Scan the entries below and count the lines holding the string "caption". Supply only the number.

** Begin Provided material **

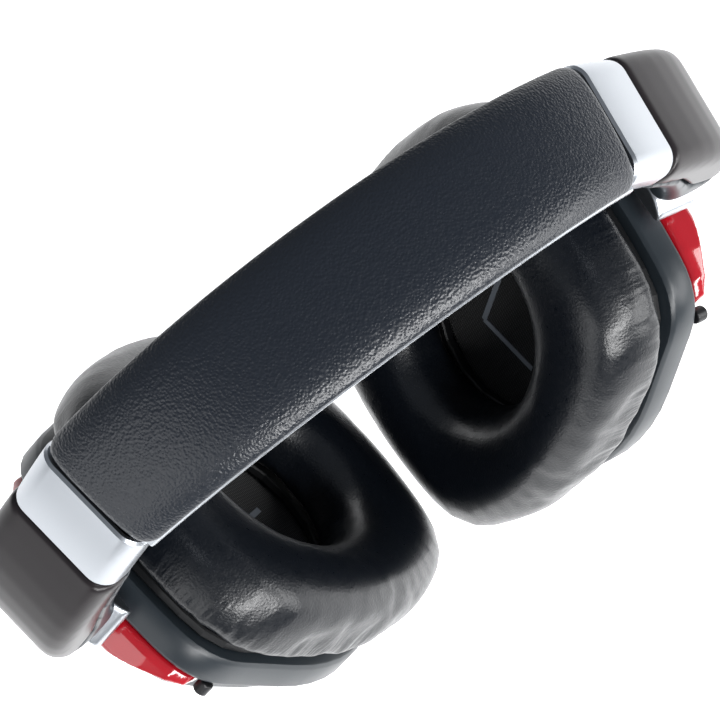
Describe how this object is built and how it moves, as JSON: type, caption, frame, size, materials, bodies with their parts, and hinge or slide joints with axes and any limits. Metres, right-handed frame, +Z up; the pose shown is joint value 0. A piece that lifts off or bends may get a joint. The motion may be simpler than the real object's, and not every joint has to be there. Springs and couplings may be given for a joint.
{
  "type": "over ear headphones",
  "caption": "Closed over-ear headphones: padded sprung headband, silver cuffs with sliders, tilt hinges and swivelling cups with soft ear pads, red crescent accents.",
  "frame": {"origin": "middle of the head cushion's underside, where it rests on the head", "axes": "+X to the wearer's left, +Y to the back of the head, +Z up"},
  "size_m": [0.1798, 0.0878, 0.1777],
  "materials": {
    "leather": "black grained leather",
    "satin_aluminium": "satin silver",
    "spring_steel": "bare spring steel",
    "grey_plastic": "satin warm grey",
    "slate_plastic": "satin dark slate",
    "black_plastic": "satin black",
    "red_gloss": "glossy red",
    "acoustic_cloth": "deep black cloth",
    "magnet_steel": "plated steel",
    "diaphragm_film": "thin grey film",
    "brass": "plated brass"
  },
  "bodies": {
    "headband": {"cuff_left": "satin_aluminium", "cuff_right": "satin_aluminium", "cuff_screw_front_left": "spring_steel", "cuff_screw_front_right": "spring_steel", "cuff_screw_rear_left": "spring_steel", "cuff_screw_rear_right": "spring_steel", "head_cushion": "leather", "headband_frame": "satin_aluminium", "slider_guide_left": "black_plastic", "slider_guide_right": "black_plastic", "spring_band": "spring_steel", "top_pad": "leather"},
    "left_slider": {"end_shell_inner_left": "slate_plastic", "end_shell_outer_left": "grey_plastic", "hinge_pin_left": "spring_steel", "slider_strip_left": "spring_steel"},
    "left_arm": {"arm_left": "satin_aluminium", "hinge_knuckle_left": "black_plastic", "swivel_pin_left": "spring_steel"},
    "left_cup": {"accent_cap_left": "red_gloss", "accent_nub_left": "black_plastic", "baffle_left": "black_plastic", "cable_socket_left": "brass", "cloth_screen_left": "acoustic_cloth", "diaphragm_left": "diaphragm_film", "driver_frame_left": "black_plastic", "ear_pad_left": "leather", "magnet_left": "magnet_steel", "outer_cover_left": "satin_aluminium", "pad_plate_left": "black_plastic", "rear_housing_left": "slate_plastic", "rim_left": "slate_plastic", "swivel_clip_left": "spring_steel", "swivel_washer_left": "black_plastic"},
    "right_slider": {"end_shell_inner_right": "slate_plastic", "end_shell_outer_right": "grey_plastic", "hinge_pin_right": "spring_steel", "slider_strip_right": "spring_steel"},
    "right_arm": {"arm_right": "satin_aluminium", "hinge_knuckle_right": "black_plastic", "swivel_pin_right": "spring_steel"},
    "right_cup": {"accent_cap_right": "red_gloss", "accent_nub_right": "black_plastic", "baffle_right": "black_plastic", "cloth_screen_right": "acoustic_cloth", "diaphragm_right": "diaphragm_film", "driver_frame_right": "black_plastic", "ear_pad_right": "leather", "magnet_right": "magnet_steel", "outer_cover_right": "satin_aluminium", "pad_plate_right": "black_plastic", "rear_housing_right": "slate_plastic", "rim_right": "slate_plastic", "swivel_clip_right": "spring_steel", "swivel_washer_right": "black_plastic"}
  },
  "joints": [
    {"name": "left_extension", "type": "slide", "parent": "headband", "child": "left_slider", "axis": [0.6754, -0.0949, -0.7314], "range_m": [0, 0.02]},
    {"name": "left_tilt", "type": "hinge", "parent": "left_slider", "child": "left_arm", "pos_m": [0.07984, -0.00223, -0.0555], "axis": [0.1392, 0.9903, 0], "range_deg": [-22, 0.5]},
    {"name": "left_swivel", "type": "hinge", "parent": "left_arm", "child": "left_cup", "pos_m": [0.07531, -0.00432, -0.07483], "axis": [0.4492, 0.0774, 0.89], "range_deg": [-15, 88]},
    {"name": "right_extension", "type": "slide", "parent": "headband", "child": "right_slider", "axis": [-0.6754, -0.0949, -0.7314], "range_m": [0, 0.02]},
    {"name": "right_tilt", "type": "hinge", "parent": "right_slider", "child": "right_arm", "pos_m": [-0.07984, -0.00223, -0.0555], "axis": [-0.1392, 0.9903, 0], "range_deg": [-0.5, 22]},
    {"name": "right_swivel", "type": "hinge", "parent": "right_arm", "child": "right_cup", "pos_m": [-0.07531, -0.00432, -0.07483], "axis": [-0.4492, 0.0774, 0.89], "range_deg": [-88, 15]}
  ]
}
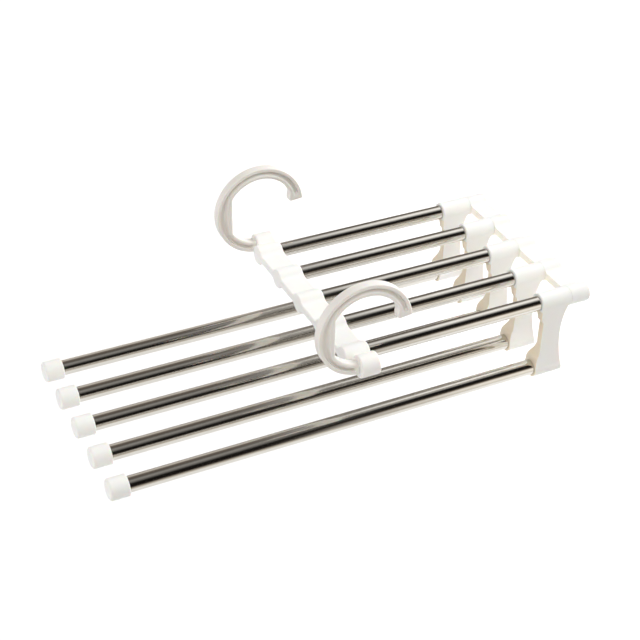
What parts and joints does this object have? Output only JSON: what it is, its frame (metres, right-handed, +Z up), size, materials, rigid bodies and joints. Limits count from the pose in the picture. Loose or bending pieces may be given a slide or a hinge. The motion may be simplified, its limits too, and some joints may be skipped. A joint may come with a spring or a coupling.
{
  "type": "trouser rack",
  "caption": "Telescopic trouser rack with swivelling C-hooks, white moulded bars, steel rail tubes and hanging rods on brackets that slide and swing.",
  "frame": {"origin": "Midway between the two hooks, on the line along which they rest on a wardrobe rail.", "axes": "+X runs along the rail tubes from the hook bar to the end bar, +Y across the arms to the far arm 1, +Z up."},
  "size_m": [0.3185, 0.161, 0.1125],
  "materials": {
    "white_plastic": "satin, injection moulded, warm white",
    "polished_steel": "polished stainless steel tube",
    "zinc_steel": "zinc plated"
  },
  "bodies": {
    "frame": {"hook_bar": "white_plastic", "end_bar": "white_plastic"},
    "near_hook": {"hook_near": "white_plastic", "hook_washer_near": "zinc_steel", "hook_screw_near": "zinc_steel"},
    "far_hook": {"hook_far": "white_plastic", "hook_washer_far": "zinc_steel", "hook_screw_far": "zinc_steel"},
    "tube_1": {"rail_tube_1": "polished_steel"},
    "tube_2": {"rail_tube_2": "polished_steel"},
    "tube_3": {"rail_tube_3": "polished_steel"},
    "tube_4": {"rail_tube_4": "polished_steel"},
    "tube_5": {"rail_tube_5": "polished_steel"},
    "arm_1": {"arm_bracket_1": "white_plastic", "hanging_rod_1": "polished_steel", "rod_cap_1": "white_plastic"},
    "arm_2": {"arm_bracket_2": "white_plastic", "hanging_rod_2": "polished_steel", "rod_cap_2": "white_plastic"},
    "arm_3": {"arm_bracket_3": "white_plastic", "hanging_rod_3": "polished_steel", "rod_cap_3": "white_plastic"},
    "arm_4": {"arm_bracket_4": "white_plastic", "hanging_rod_4": "polished_steel", "rod_cap_4": "white_plastic"},
    "arm_5": {"arm_bracket_5": "white_plastic", "hanging_rod_5": "polished_steel", "rod_cap_5": "white_plastic"}
  },
  "joints": [
    {"name": "near_hook_swivel", "type": "hinge", "parent": "frame", "child": "near_hook", "pos_m": [0, -0.0735, -0.04925], "axis": [1, 0, 0], "range_deg": [-25, 90]},
    {"name": "far_hook_swivel", "type": "hinge", "parent": "frame", "child": "far_hook", "pos_m": [0, 0.0735, -0.04925], "axis": [1, 0, 0], "range_deg": [-90, 25]},
    {"name": "arm_1_swing", "type": "hinge", "parent": "frame", "child": "tube_1", "pos_m": [0, 0.061, -0.04925], "axis": [1, 0, 0], "range_deg": [-20, 120]},
    {"name": "arm_2_swing", "type": "hinge", "parent": "frame", "child": "tube_2", "pos_m": [0, 0.0305, -0.04925], "axis": [1, 0, 0], "range_deg": [-20, 20]},
    {"name": "arm_3_swing", "type": "hinge", "parent": "frame", "child": "tube_3", "pos_m": [0, 0, -0.04925], "axis": [1, 0, 0], "range_deg": [-20, 20]},
    {"name": "arm_4_swing", "type": "hinge", "parent": "frame", "child": "tube_4", "pos_m": [0, -0.0305, -0.04925], "axis": [1, 0, 0], "range_deg": [-20, 20]},
    {"name": "arm_5_swing", "type": "hinge", "parent": "frame", "child": "tube_5", "pos_m": [0, -0.061, -0.04925], "axis": [1, 0, 0], "range_deg": [-120, 20]},
    {"name": "arm_1_slide", "type": "slide", "parent": "tube_1", "child": "arm_1", "axis": [-1, 0, 0], "range_m": [0, 0.1197]},
    {"name": "arm_2_slide", "type": "slide", "parent": "tube_2", "child": "arm_2", "axis": [-1, 0, 0], "range_m": [0, 0.1197]},
    {"name": "arm_3_slide", "type": "slide", "parent": "tube_3", "child": "arm_3", "axis": [-1, 0, 0], "range_m": [0, 0.1197]},
    {"name": "arm_4_slide", "type": "slide", "parent": "tube_4", "child": "arm_4", "axis": [-1, 0, 0], "range_m": [0, 0.1197]},
    {"name": "arm_5_slide", "type": "slide", "parent": "tube_5", "child": "arm_5", "axis": [-1, 0, 0], "range_m": [0, 0.1197]}
  ]
}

** End Provided material **

Answer in full:
3